If it takes the form proposed by its author, the European Commission, the law would discourage technology firms such as Nokia from innovating, according to its opponents.

The Commission and the Parliament both want to make the proposed law broad-ranging, and by doing so both institutions have been accused of being biased towards the owners of copyright, patents, and other forms of intellectual property.

No one questions the main aim of the bill. Counterfeiting costs the computer industry about €3 billion ($3.5 billion) in sales last year, because approximately 35% of software acquired in Western Europe last year was pirated, according to industry lobby group, the Business Software Alliance, based in Washington, D.C.

According to the International Federation of Phonographic Industries, one in three music CDs sold around the world last year were pirated copies. The federation estimates that sales of pirate CDs that year were worth $4.6 billion.

Everyone agrees that a pan-European law punishing counterfeiters is the only sensible way to deal with counterfeiting rings, which rarely limit themselves to one country.

However, the critics argue that the proposal extends far beyond the murky world of criminals.

Nokia, for example, fears that by covering patents, the directive threatens the economic well-being of innovation-based businesses in Europe.

"It is vitally important that this directive strikes the right balance between protecting the interests of rightholders without unfairly impeding others from competing in the same market," said Tim Frain, Nokia's director of intellectual property.

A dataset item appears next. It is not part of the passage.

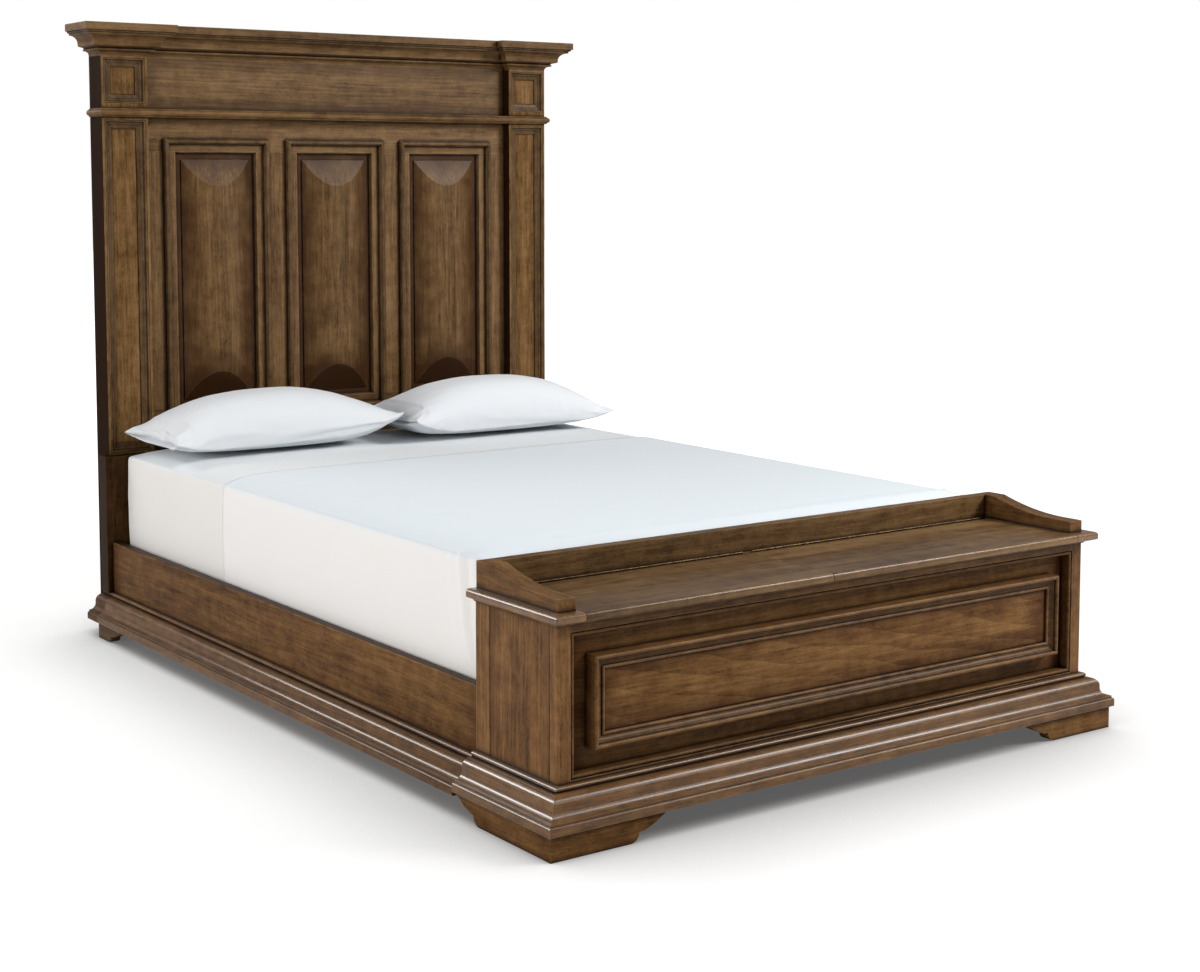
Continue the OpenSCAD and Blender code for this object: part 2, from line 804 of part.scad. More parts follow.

Patent infringement is an everyday risk for innovators, and risk assessment is a business decision, said Frain, adding that if patent infringement were to be made punishable by criminal sanctions, it would act as a strong disincentive for executives.

Introducing such harsh remedies for good faith infringements would present new risks and liabilities for companies conducting bonafide business in Europe, he said.

Microsoft's senior legal counsel, Marie-Therese Huppertz, shares some of Frain's concerns. Questioning whether there should there be the same rules for patent infringements as for counterfeiting, she agreed that criminal sanctions for patent infringers may well stifle innovation.